I would dismiss the appeal.
//Stevenson J.//
The following are the reasons delivered by
Stevenson J. (dissenting) -- I have read the judgment of my colleague Justice McLachlin and must respectfully record my disagreement with her conclusion.
We accept the proposition from Pappajohn v. The Queen, [1980] 2 S.C.R. 120, at p. 133, that before the defence of mistaken belief in consent can be "put" there must be some evidence from sources other than the accused to give that defence an "air of reality". The proposition is more easily understood in the context of jury trials as the jury need not be charged on the defence in the absence of some other evidence.

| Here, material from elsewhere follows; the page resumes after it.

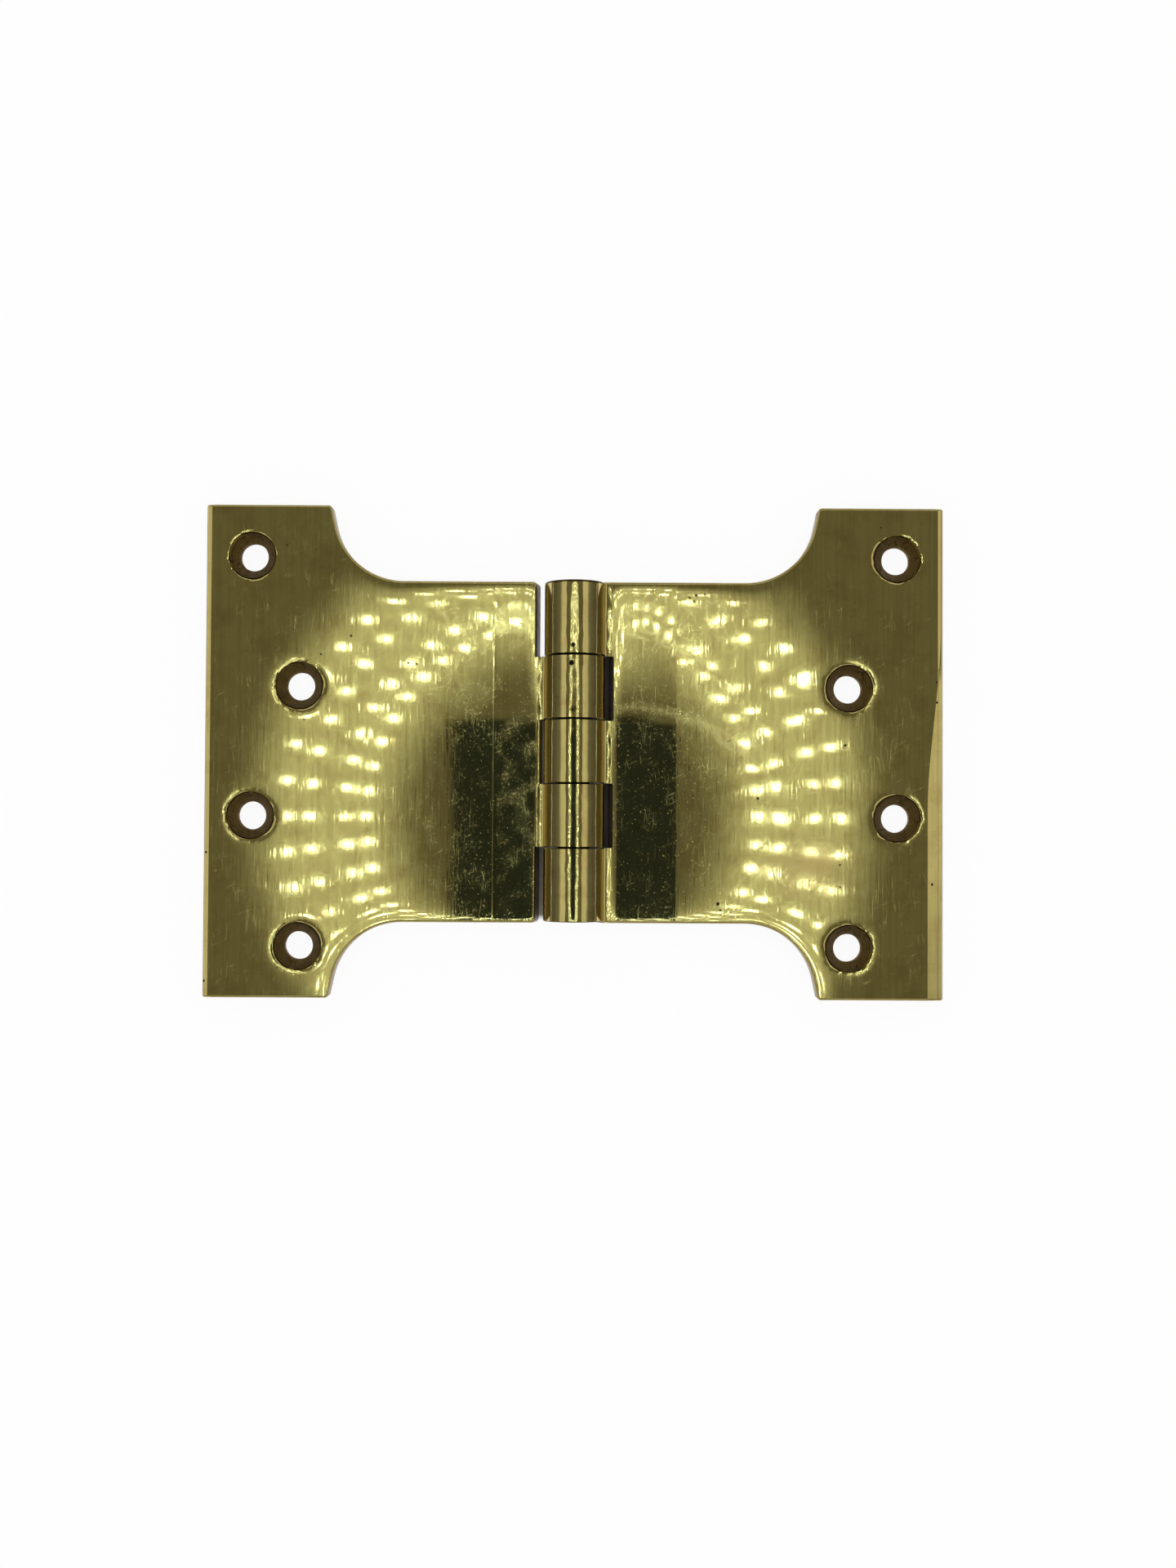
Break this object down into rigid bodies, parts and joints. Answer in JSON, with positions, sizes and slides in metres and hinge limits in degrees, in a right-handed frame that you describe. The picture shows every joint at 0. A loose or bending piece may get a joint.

Here the judge was the trier of fact. He was satisfied that the complainant did not in fact consent, but recognized that the accused's evidence raised the alternative defence.
The issue then became whether the circumstances of this case were capable of providing an "air of reality". That requirement is not phrased in terms of corroboratory or confirmatory evidence; there is no need for independent proof. In my view other evidence consistent with consent is sufficient and the Court of Appeal was in error in saying that there was "no evidentiary basis" for the defence.

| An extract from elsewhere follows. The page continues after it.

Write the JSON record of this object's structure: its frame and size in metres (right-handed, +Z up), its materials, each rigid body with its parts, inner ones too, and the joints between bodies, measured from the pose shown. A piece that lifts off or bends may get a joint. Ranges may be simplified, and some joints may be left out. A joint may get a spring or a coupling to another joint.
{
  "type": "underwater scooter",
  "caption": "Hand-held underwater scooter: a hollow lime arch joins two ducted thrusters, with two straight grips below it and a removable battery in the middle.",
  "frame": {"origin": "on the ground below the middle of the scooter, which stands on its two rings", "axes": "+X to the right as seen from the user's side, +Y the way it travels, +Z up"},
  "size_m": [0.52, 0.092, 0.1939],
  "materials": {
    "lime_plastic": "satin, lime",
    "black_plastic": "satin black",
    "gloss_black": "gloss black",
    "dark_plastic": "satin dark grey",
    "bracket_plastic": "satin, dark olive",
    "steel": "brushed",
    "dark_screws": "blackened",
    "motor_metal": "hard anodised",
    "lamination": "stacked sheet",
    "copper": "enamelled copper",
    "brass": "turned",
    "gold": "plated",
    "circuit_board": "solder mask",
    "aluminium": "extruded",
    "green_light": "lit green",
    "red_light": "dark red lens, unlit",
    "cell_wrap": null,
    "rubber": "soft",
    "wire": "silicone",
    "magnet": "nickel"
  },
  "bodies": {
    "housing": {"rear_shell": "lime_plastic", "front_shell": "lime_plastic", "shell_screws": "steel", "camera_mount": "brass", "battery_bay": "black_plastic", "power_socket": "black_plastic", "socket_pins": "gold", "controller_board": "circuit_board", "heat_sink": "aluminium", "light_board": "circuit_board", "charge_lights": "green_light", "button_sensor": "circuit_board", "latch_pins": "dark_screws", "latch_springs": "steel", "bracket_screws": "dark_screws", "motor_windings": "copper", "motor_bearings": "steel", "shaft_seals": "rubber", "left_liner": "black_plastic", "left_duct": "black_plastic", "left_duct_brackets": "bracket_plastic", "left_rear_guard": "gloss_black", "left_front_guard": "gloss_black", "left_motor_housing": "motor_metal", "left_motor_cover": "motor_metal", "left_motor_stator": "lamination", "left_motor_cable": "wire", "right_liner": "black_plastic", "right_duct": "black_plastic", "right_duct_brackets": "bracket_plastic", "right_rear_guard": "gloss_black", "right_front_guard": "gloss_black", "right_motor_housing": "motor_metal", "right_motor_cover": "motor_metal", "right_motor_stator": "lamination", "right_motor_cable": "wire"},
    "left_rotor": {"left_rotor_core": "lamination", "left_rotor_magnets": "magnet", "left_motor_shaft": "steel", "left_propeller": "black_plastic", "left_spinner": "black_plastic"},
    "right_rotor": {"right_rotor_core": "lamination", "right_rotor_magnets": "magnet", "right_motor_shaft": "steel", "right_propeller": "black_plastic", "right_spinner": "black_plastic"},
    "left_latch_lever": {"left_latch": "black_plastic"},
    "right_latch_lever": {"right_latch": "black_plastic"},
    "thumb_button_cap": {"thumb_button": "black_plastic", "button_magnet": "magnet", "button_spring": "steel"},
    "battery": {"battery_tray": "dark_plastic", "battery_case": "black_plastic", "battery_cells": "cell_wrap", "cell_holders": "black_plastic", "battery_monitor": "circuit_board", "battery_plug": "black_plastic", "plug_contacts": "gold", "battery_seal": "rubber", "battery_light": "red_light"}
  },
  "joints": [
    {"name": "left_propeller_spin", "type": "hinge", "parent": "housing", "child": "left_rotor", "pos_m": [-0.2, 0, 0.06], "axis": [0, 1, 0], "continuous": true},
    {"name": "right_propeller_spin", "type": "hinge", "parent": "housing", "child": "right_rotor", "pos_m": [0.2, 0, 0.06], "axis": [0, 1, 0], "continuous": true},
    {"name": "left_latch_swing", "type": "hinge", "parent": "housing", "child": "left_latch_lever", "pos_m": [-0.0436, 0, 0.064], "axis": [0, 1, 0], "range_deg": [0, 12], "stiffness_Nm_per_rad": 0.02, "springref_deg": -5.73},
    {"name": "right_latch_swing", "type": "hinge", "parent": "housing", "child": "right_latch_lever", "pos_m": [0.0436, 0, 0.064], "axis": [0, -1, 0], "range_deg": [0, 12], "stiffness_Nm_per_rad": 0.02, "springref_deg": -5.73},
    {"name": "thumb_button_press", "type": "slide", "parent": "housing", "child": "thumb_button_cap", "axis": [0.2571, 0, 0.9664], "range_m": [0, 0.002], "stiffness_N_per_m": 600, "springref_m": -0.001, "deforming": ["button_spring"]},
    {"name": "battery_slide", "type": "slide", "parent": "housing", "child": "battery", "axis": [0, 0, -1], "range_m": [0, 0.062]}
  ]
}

Here, that other evidence consisted of a series of facts which must be assessed in their totality. The trial judge very carefully made that assessment. This was not a case of silence, per se, but one involving actions and responses at least consistent with consent. It is significant that he had heard the evidence of the complainant and concluded that she was not able "to figure out" what to do to extricate herself from a "continuing and developing situation". That finding lends support to the conclusion that there was an appearance of consent sufficient to provide the necessary "air of reality".
I would allow the appeal but reinstate the trial judge's conviction on the second count.
Appeal dismissed, Stevenson J. dissenting.
Solicitors for the appellant: Copeland, Liss, Campbell, Toronto.
Solicitor for the respondent: The Ministry of the Attorney General, Toronto.